IRegistrator (udf_registrator.h)

For simplified module registration in the system, we recommend using a macro:

REGISTER_MODULES(
    TFooModule,
    TBarModule<true>,
    TBarModule<false>
)

In this case, the module name is taken from the Name() method that must return TStringRef by value; the SIMPLE_MODULE macro creates it automatically.

Alternative method for advanced users

You need to declare the Register function of the following form, then register the module(s) in the passed interface and export the ABI version:

extern "C" YQL_UDF_API void Register(NKikimr::NUdf::IRegistrator& registrator, ui32 flags)
{
     registrator->AddModule("Foo", new NDetail::TFooModule(flags));
}

extern "C" YQL_UDF_API ui32 AbiVersion()
{
    return CurrentAbiVersion();
}

You can get the list of flags with IUdfModule::TFlags. At the time of writing, only TypesOnly is implemented. It is used as an indication that no real computations will be performed yet, because the computation graph is still being built, and only function signatures are required at this stage.

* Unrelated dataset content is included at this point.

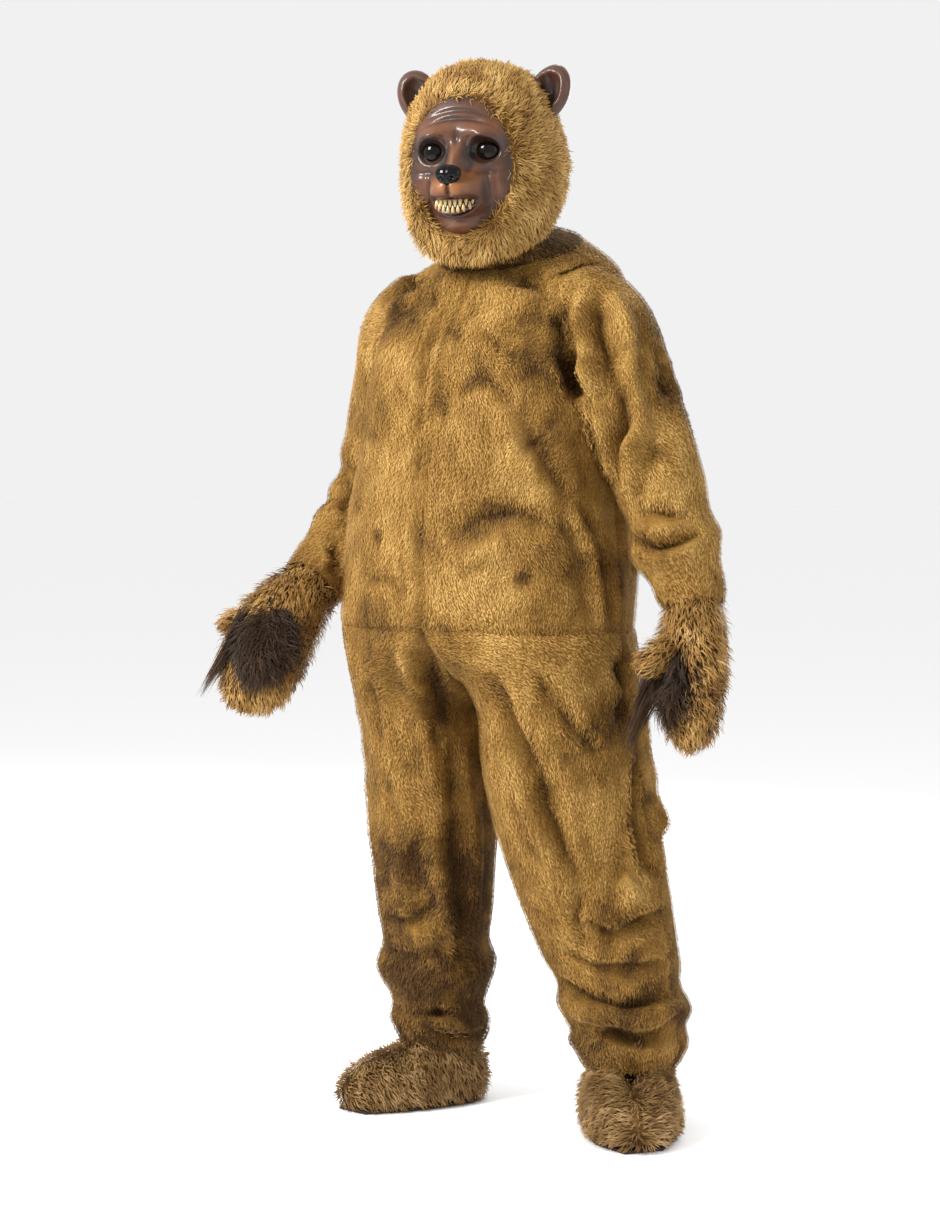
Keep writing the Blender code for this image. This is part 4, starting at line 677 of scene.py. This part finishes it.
# Hood
# The hood is two halves of long-pile fur, sewn from the brow over the crown to the nape, with a hole for the
# face. The fur is combed away from the face and stands thick all round.
HEAD_PLACE = Matrix.Translation((0.020, -0.046, 0.234)) @ Euler(
    (math.radians(3), 0, math.radians(17))).to_matrix().to_4x4()
HEAD_MIDDLE = [(0.020, -0.046, 0.2341), (0.020, -0.046, 0.2340)]
COMBED_FROM = HEAD_PLACE @ Vector((0, -0.120, 0.015))
TO_BACK = HEAD_PLACE.to_3x3() @ Vector((0, 1, 0))
HOOD_FUR = Fur(slot="head_fur", backing=backing_material("hood backing", "#4A3013", "#86602C", "#AD8647"),
               pile=pile_material("long acrylic fur", "#5C3D17", "#6C4818", "#A88143", "#D2B070", 0.65, 0.4),
               strand=long_strand, density=105000, length=0.0175, width=0.0018, lift=0.40, spread=0.38, tuft=0.018,
               sink=0.010, grain=0.040, contrast=0.55, tone=0.47, parting=-1.3)


def combed(points, normals):
    """Away from the face in front, and down to the nape behind."""
    behind = np.clip((points - np.array(HEAD_MIDDLE[0])) @ np.array(TO_BACK) / 0.12, 0, 1)[:, None]
    return unit(points - np.array(COMBED_FROM)) + behind * np.array([0, 0, -1.6])


for n, side in enumerate(("left", "right")):
    cloth, pile = fur_cloth(f"hood_{side}", HEAD_MIDDLE, HOOD_FUR, combed, 51 + n)

# Mitts and thumbs
# Each mitt is a bag of shaggy fur with a separate thumb. Its pile runs to the fingertips, in loose tufts with
# light tips and dark roots.
MITT_PATHS = {
    "left": [(0.422, -0.016, -0.500), (0.426, -0.021, -0.540), (0.430, -0.026, -0.580), (0.432, -0.030, -0.630),
             (0.430, -0.032, -0.680), (0.426, -0.034, -0.725)],
    "right": [(-0.340, -0.060, -0.490), (-0.349, -0.100, -0.526), (-0.360, -0.130, -0.562),
              (-0.370, -0.156, -0.608), (-0.380, -0.176, -0.654), (-0.386, -0.188, -0.694)],
}
THUMB_PATHS = {
    "left": [(0.422, -0.040, -0.570), (0.382, -0.124, -0.620)],
    "right": [(-0.362, -0.125, -0.568), (-0.446, -0.186, -0.568)],
}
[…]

Exception and error handling

To return fatal exceptions to the user, use the following block:

try {
   ...
} catch (const std::exception& e) {
    UdfTerminate(e.what());
}

Instead of e.what(), you can write a human-readable error description if possible.

Attention

We strongly recommend against completely terminating program execution using abort, exit, Y_ABORT_UNLESS, Y_ABORT, and other similar mechanisms from UDF code, because this would limit its scope to environments where a separate process is created for each calculation. The UdfTerminate implementation is aware of the current environment and will invoke the error handling mechanism it expects.